Aristotle himself added, re tragedy.

Wittgenstein had nephews fighting on both sides in World War II.

Meyerhold was executed by the Soviets.

He dug a grave of the same length as Pakhom’s form from head to heels- 
three Russian ells- and buried him.

Ruben Dario died of cirrhosis of the liver.

Diderot died of coronary thrombosis while sitting at dinner.

I used to say them, Go boldly in among the English, and then I used to go boldly 
in myself. Said Joan.

He could not get rid of the idea that he was damned, and he would have 
drowned himself if he has not been prevented by force. Says the chronicle from 
the monastery where Hugo Van der Goes was a lay brother.

He was know to drink, which made things worse. Says the same.”

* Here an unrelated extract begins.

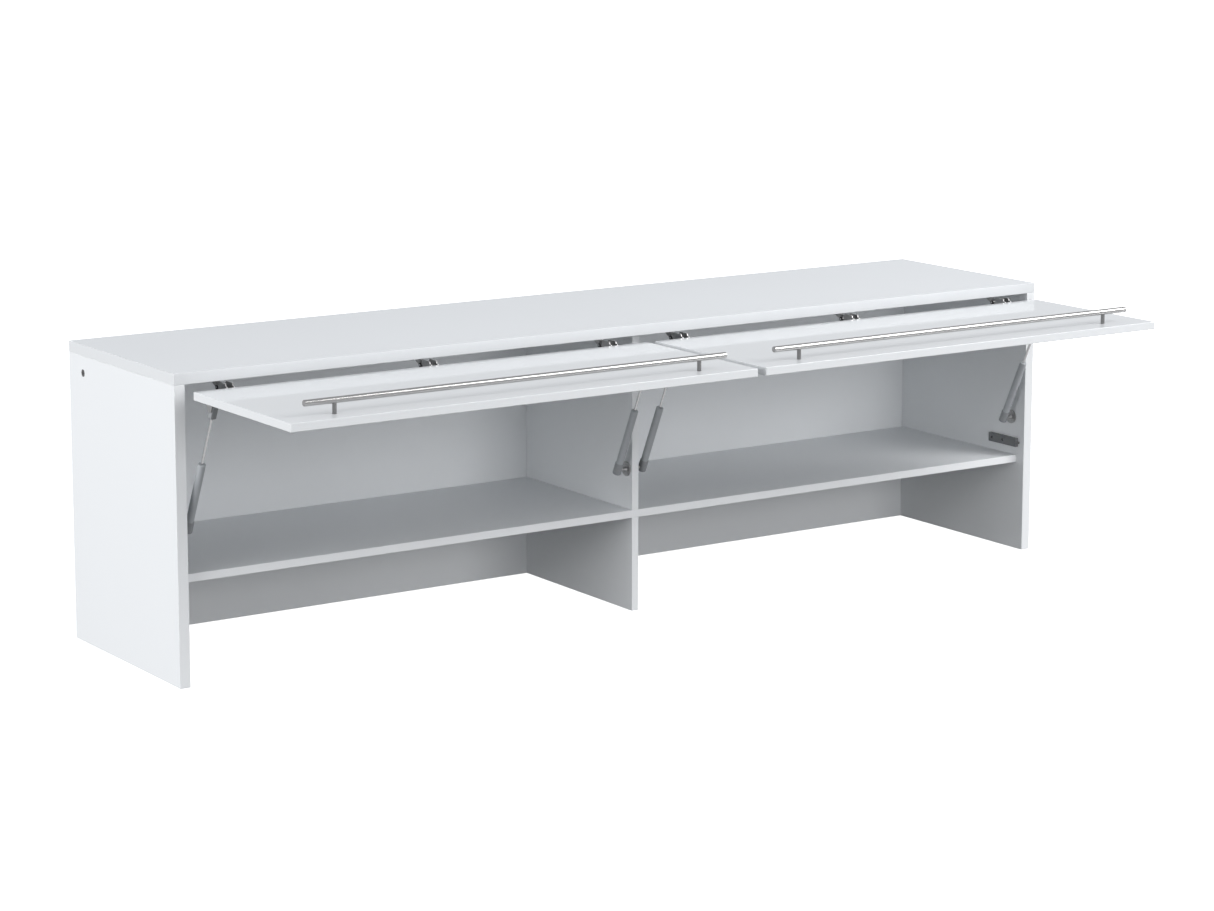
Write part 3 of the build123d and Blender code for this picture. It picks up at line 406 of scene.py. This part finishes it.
def islands(mesh_data):
    """The corner points of each separate solid in a mesh."""
    work = bmesh.new()
    work.from_mesh(mesh_data)
    bmesh.ops.remove_doubles(work, verts=work.verts, dist=WELD_GAP)
    waiting = set(work.verts)
    found = []
    while waiting:
        group = {waiting.pop()}
        edge_of_search = list(group)
        while edge_of_search:
            corner = edge_of_search.pop()
            near = {edge.other_vert(corner) for edge in corner.link_edges} & waiting
            waiting -= near
            group |= near
            edge_of_search += near
        found.append([corner.co.copy() for corner in group])
    work.free()
    return found


def read_screw(corners):
    """A plain screw's seat, outward direction and sizes, from its corner points."""
    low = [min(c[i] for c in corners) for i in range(3)]
    high = [max(c[i] for c in corners) for i in range(3)]
    run = max(range(3), key=lambda i: high[i] - low[i])
    middle = [(low[i] + high[i]) / 2 for i in range(3)]
    radii = [math.hypot(*(c[i] - middle[i] for i in range(3) if i != run)) for c in corners]
    widest = max(radii)
    rim = [c[run] for c, radius in zip(corners, radii) if radius > widest * RIM_SHARE]
    sign = 1 if sum(rim) / len(rim) > middle[run] else -1
    top = high[run] if sign > 0 else low[run]
    seat = min(rim) if sign > 0 else max(rim)
    neck = min(r for c, r in zip(corners, radii) if abs(c[run] - seat) < SEAT_TOLERANCE)
    place = Vector(middle)
    place[run] = seat
    out = Vector((0.0, 0.0, 0.0))
    out[run] = sign
    return place, out, {
        "Head Radius": widest, "Head Height": abs(top - seat), "Shank Radius": neck,
        "Length": high[run] - low[run] - abs(top - seat),
    }


# %% The screw tree
HEAD_CORNERS = 28
SHANK_CORNERS = 16
DOME_FALL = 0.45  # how far the rim sinks, as a share of the head's height
RECESS_LONG, RECESS_SHORT = 1.1, 0.24  # the bars of the cross, in head radii
RECESS_HEIGHT = 1.3  # in head heights; half of it stands clear above the head
CORE = 0.84  # the shank under its thread, in shank radii
TIP_LENGTH, TIP_END = 2.0, 0.1  # in shank radii
THREAD_DEPTH = 0.15  # in shank radii
THREADED = 0.9  # the share of the straight shank that carries thread
PITCH = 0.8  # in shank radii


class Tree:
    """A Geometry Nodes tree in the making; node() adds a node, its settings and its inputs."""

    def __init__(self, name, sizes):
        self.group = bpy.data.node_groups.new(name, "GeometryNodeTree")
        sockets = self.group.interface
        sockets.new_socket("Geometry", in_out="INPUT", socket_type="NodeSocketGeometry")
        for size in sizes:
            sockets.new_socket(size, in_out="INPUT", socket_type="NodeSocketFloat")
        sockets.new_socket("Finish", in_out="INPUT", socket_type="NodeSocketMaterial")
        sockets.new_socket("Geometry", in_out="OUTPUT", socket_type="NodeSocketGeometry")
        self.inputs = self.group.nodes.new("NodeGroupInput").outputs
        self.end = self.group.nodes.new("NodeGroupOutput")

    def size(self, name):
        return Value(self.group, self.inputs[name])

    def node(self, kind, settings=None, inputs=None, output=0):
        made = self.group.nodes.new(kind)
        for key, value in (settings or {}).items():
            setattr(made, key, value)
        for key, value in (inputs or {}).items():
            for item in value if isinstance(value, list) else [value]:
                feed(self.group, made.inputs[key], item)
        return Value(self.group, made.outputs[output])

    def vector(self, x=0.0, y=0.0, z=0.0):
        return self.node("ShaderNodeCombineXYZ", None, {"X": x, "Y": y, "Z": z})

    def raised(self, geometry, height):
        shift = self.vector(z=height)
        return self.node("GeometryNodeTransform", None,
                         {"Geometry": geometry, "Translation": shift})


def screw_tree():
    sizes = ["Head Radius", "Head Height", "Shank Radius", "Length", "Pitch"]
    tree = Tree("pan head screws", sizes)
    head_radius, head_height = tree.size("Head Radius"), tree.size("Head Height")
    shank, length, pitch = tree.size("Shank Radius"), tree.size("Length"), tree.size("Pitch")

    # the head: a short cylinder whose upper face sinks towards its rim
    head = tree.raised(tree.node("GeometryNodeMeshCylinder", None, {
        "Vertices": HEAD_CORNERS, "Side Segments": 1, "Fill Segments": 4,
        "Radius": head_radius, "Depth": head_height,
    }), head_height * 0.5)
    place = tree.node("GeometryNodeInputPosition")
    x, y, z = (tree.node("ShaderNodeSeparateXYZ", None, {0: place}, i) for i in range(3))
    outwards = (x * x + y * y) / (head_radius * head_radius)
    upper = z.math("GREATER_THAN", head_height * 0.5)
    head = tree.node("GeometryNodeSetPosition", None, {
        "Geometry": head, "Selection": upper, "Offset": tree.vector(z=outwards * head_height * -DOME_FALL),
    })

    # the cross recess: two bars cut out of it
    bars = []
    for along_x, along_y in ((RECESS_LONG, RECESS_SHORT), (RECESS_SHORT, RECESS_LONG)):
        bar = tree.node("GeometryNodeMeshCube", None, {
            "Size": tree.vector(head_radius * along_x, head_radius * along_y,
                                head_height * RECESS_HEIGHT),
        })
        bars.append(tree.raised(bar, head_height))
    head = tree.node("GeometryNodeMeshBoolean", {"operation": "DIFFERENCE"},
                     {"Mesh 1": head, "Mesh 2": bars})

    # the shank, its point and the thread that winds round it
    core = shank * CORE
    tip = shank * TIP_LENGTH
    straight = length - tip
    stem = tree.raised(tree.node("GeometryNodeMeshCylinder", None, {
        "Vertices": SHANK_CORNERS, "Radius": core, "Depth": straight,
    }), straight * -0.5)
    point = tree.raised(tree.node("GeometryNodeMeshCone", None, {
        "Vertices": SHANK_CORNERS, "Radius Top": core, "Radius Bottom": shank * TIP_END,
        "Depth": tip,
    }), length * -1.0)
    path = tree.node("GeometryNodeCurveSpiral", None, {
        "Resolution": 12, "Rotations": (straight / pitch) * THREADED,
        "Start Radius": core, "End Radius": core, "Height": straight * THREADED,
    })
    section = tree.node("GeometryNodeCurvePrimitiveCircle", None,
                        {"Resolution": 3, "Radius": shank * THREAD_DEPTH})
    thread = tree.raised(tree.node("GeometryNodeCurveToMesh", None, {
        "Curve": path, "Profile Curve": section, "Fill Caps": True,
    }), straight * -0.95)
    screw = tree.node("GeometryNodeJoinGeometry", None, {"Geometry": [thread, point, stem, head]})

    # one on every point, standing outwards
    outward = tree.node("GeometryNodeInputNamedAttribute", {"data_type": "FLOAT_VECTOR"},
                        {"Name": "outward"})
    turn = tree.node("FunctionNodeAlignRotationToVector", {"axis": "Z"}, {"Vector": outward})
    screws = tree.node("GeometryNodeInstanceOnPoints", None, {
        "Points": Value(tree.group, tree.inputs["Geometry"]), "Instance": screw, "Rotation": turn,
    })
    real = tree.node("GeometryNodeRealizeInstances", None, {"Geometry": screws})
    finish = Value(tree.group, tree.inputs["Finish"])
    done = tree.node("GeometryNodeSetMaterial", None, {"Geometry": real, "Material": finish})
    tree.group.links.new(done.socket, tree.end.inputs[0])
    return tree.group


SCREW_TREE = screw_tree()


# %% From points to a plain mesh
def grown(name, points, attributes, tree, values):
    """A plain mesh object that a Geometry Nodes tree grows on points; the modifier is gone."""
    cloud = bpy.data.meshes.new(f"{name}_points")
    cloud.from_pydata(points, [], [])
    for key, vectors in attributes.items():
        layer = cloud.attributes.new(key, "FLOAT_VECTOR", "POINT")
        for index, vector in enumerate(vectors):
            layer.data[index].vector = vector
    seed = bpy.data.objects.new(f"{name}_points", cloud)
    bpy.context.scene.collection.objects.link(seed)
    modifier = seed.modifiers.new("grow", "NODES")
    modifier.node_group = tree
    for item in tree.interface.items_tree:
        if item.in_out == "INPUT" and item.name in values:
            modifier[item.identifier] = values[item.name]
    evaluated = seed.evaluated_get(bpy.context.evaluated_depsgraph_get())
    made = bpy.data.meshes.new_from_object(evaluated)
    seed.modifiers.remove(modifier)
    bpy.data.objects.remove(seed)
    piece = bpy.data.objects.new(name, made)
    bpy.context.scene.collection.objects.link(piece)
    return piece


# %% The screws of each fitting
SCREW_BODIES = {
    "carcass": ["back_panel_screws", "hanger_screws", "hinge_plate_screws", "strut_foot_screws",
                "damper_screws"],
    "left_flap": ["left_handle_screws", "left_hinge_cup_screws", "left_flap_bracket_screws"],
    "right_flap": ["right_handle_screws", "right_hinge_cup_screws", "right_flap_bracket_screws"],
}
screw_count = 0
for body, screw_nodes in SCREW_BODIES.items():
    for node in screw_nodes:
        read = [read_screw(corners) for corners in islands(nodes[node].data)]
        sizes = read[0][2]
        values = {**sizes, "Pitch": sizes["Shank Radius"] * PITCH, "Finish": zinc}
        piece = grown(f"threaded_{node}", [place for place, out, own in read],
                      {"outward": [out for place, out, own in read]}, SCREW_TREE, values)
        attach(piece, body)
        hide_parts(node)
        screw_count += len(read)
        print(node, len(read), {key: round(value / MM, 2) for key, value in sizes.items()},
              "triangles", sum(len(face.vertices) - 2 for face in piece.data.polygons))
print("screws:", screw_count)

# %% [markdown]
# ## A white studio
# White furniture on white paper is drawn only by its shades. A real floor would throw light
# back up into the open bays and flatten them, so this one is lit only for the eye: it glows
# evenly and throws no light on to the boards. What lights them is four softboxes and the air
# itself, which is bright above and dim below. Metal and gloss mirror a pale ground and, of the
# softboxes, only the high right one.

# %% Floor
FLOOR_RADIUS = 60.0
FLOOR_GAP = 0.4 * MM
FLOOR_GLOW = 1.0
FLOOR_CORNERS = 96


def pale_floor():
    finish = Finish("pale studio floor")
    cloud = finish.noise(1.5, 2.0)
    return finish.surface(Base_Color=finish.blend(cloud, grey(0.92), grey(0.93)), Roughness=0.9,
                          Emission_Color=grey(1.0), Emission_Strength=FLOOR_GLOW)


floor_mesh = bpy.data.meshes.new("studio_floor")
ring = []
for corner in range(FLOOR_CORNERS):
    angle = corner * math.tau / FLOOR_CORNERS
    ring.append((FLOOR_RADIUS * math.cos(angle), FLOOR_RADIUS * math.sin(angle), cad_low.z - FLOOR_GAP))
floor_mesh.from_pydata(ring, [], [list(range(FLOOR_CORNERS))])
floor = bpy.data.objects.new("studio_floor", floor_mesh)
floor_mesh.materials.append(pale_floor())
floor.visible_diffuse = False
floor.visible_glossy = False
bpy.context.scene.collection.objects.link(floor)

# %% Softboxes
SOFTBOX_WIDTH = 3.0
LIGHT_AIM = Vector((0.0, 0.0, 0.3))


def softbox(name, place, watts, mirrored=False):
    """A square area light, turned towards the cabinet; its image shows in metal if mirrored."""
    lamp = bpy.data.lights.new(name, "AREA")
    lamp.size = SOFTBOX_WIDTH
    lamp.energy = watts
    holder = bpy.data.objects.new(name, lamp)
    holder.location = place
    away = Vector(place) - LIGHT_AIM
    holder.rotation_euler = away.to_track_quat("Z", "Y").to_euler()
    holder.visible_glossy = mirrored
    bpy.context.scene.collection.objects.link(holder)


softbox("left softbox", (-6.0, 0.4, 1.3), 172.0)
softbox("front left softbox", (-6.0, -2.5, 1.3), 110.0)
softbox("front softbox", (0.8, -6.0, 0.8), 140.0)
softbox("high right softbox", (3.5, -3.5, 3.5), 205.0, mirrored=True)

# %% Air that is bright above and dim below
SKY_LIGHT = 0.60
GROUND_LIGHT = 0.02
MIRRORED_GROUND = 0.72
AIR_TINT = (0.95, 0.97, 1.0, 1.0)
world = bpy.data.worlds.new("studio air")
world.use_nodes = True
air = world.node_tree
direction = air.nodes.new("ShaderNodeTexCoord")
parts = air.nodes.new("ShaderNodeSeparateXYZ")
air.links.new(direction.outputs["Generated"], parts.inputs[0])
upward = Value(air, parts.outputs[2]).math("GREATER_THAN", 0.0)
ray = air.nodes.new("ShaderNodeLightPath")
mirrored = Value(air, ray.outputs["Is Glossy Ray"])
ground_seen = mirrored * (MIRRORED_GROUND - GROUND_LIGHT) + GROUND_LIGHT
strength = upward * SKY_LIGHT + (1 - upward) * ground_seen
feed(air, air.nodes["Background"].inputs["Color"], AIR_TINT)
feed(air, air.nodes["Background"].inputs["Strength"], strength)
bpy.context.scene.world = world
bpy.context.scene.view_settings.view_transform = "Standard"

# %% [markdown]
# ## The camera
# The camera stands at the front left, about a metre above the cabinet, with a long lens from
# almost seven metres away. Part of the framing is done by shifting the lens instead of tipping
# the camera further down, which keeps the uprights close to upright.

# %% Camera
CAMERA_PLACE = Vector((-3.666, -5.5435, 1.6325))
CAMERA_TURN = math.radians(33.967)
CAMERA_DIP = math.radians(9.261)
CAMERA_ROLL = math.radians(0.0585)
LENS_LENGTH = 95.79
LENS_SHIFT = -0.10
camera_data = bpy.data.cameras.new("studio camera")
camera_data.lens = LENS_LENGTH
camera_data.sensor_width = 36.0
camera_data.shift_y = LENS_SHIFT
camera_data.clip_end = 200.0
camera = bpy.data.objects.new("studio camera", camera_data)
look = Vector((
    math.sin(CAMERA_TURN) * math.cos(CAMERA_DIP),
    math.cos(CAMERA_TURN) * math.cos(CAMERA_DIP),
    -math.sin(CAMERA_DIP),
))
aimed = look.to_track_quat("-Z", "Y").to_matrix().to_4x4()
level = Matrix.Rotation(CAMERA_ROLL, 4, "Z")
camera.matrix_world = Matrix.Translation(CAMERA_PLACE) @ aimed @ level
bpy.context.scene.collection.objects.link(camera)
bpy.context.scene.camera = camera
print("camera to the middle of the floor line, m:", round(CAMERA_PLACE.length, 2))

# %% Print the size of the frame
print("cad box", cad_low, cad_high)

It’s a whole “novel” like this. Facts and quotes and the interspersed speculation of the Author- who insists he’s not a character. It’s an unconventional novel, from someone who wrote many novels, including a crime novel, and several books of poetry. It’s a testament to creativity and what’s possible, in the face of critics and criticism who follow conventional paths.
It’s also a testament to an unconventional life. These facts about writers, mostly all how they died, mostly of syphilis and diseases of the heart and liver, somehow cheered me up. Anecdotes of bar fights, being kicked out of schools, lover's quarrels, infidelity, etc were able to get me out of bed. Most of these people weren’t just interesting characters, they were bad people! Nazi sympathizers, womanisers, and usurers. That’s a good way to feel better about yourself, even if you don’t trust your own writing. There’s also the heroes (Sarte and Borges still hold up very well in these facts, much to my relief). But! Still! Morality aside, this text- novel, poetry, messy dictionary of lives- cheered me up by reminding me that while often not in good company, at least I’m not deserted on an island (as I think John Donne would agree). So yes, even a litany of deaths can cheer you up sometimes, and it takes all kinds of things to get people out of bed and to work every day, but at least in my case, I can sleep in a little bit later than most.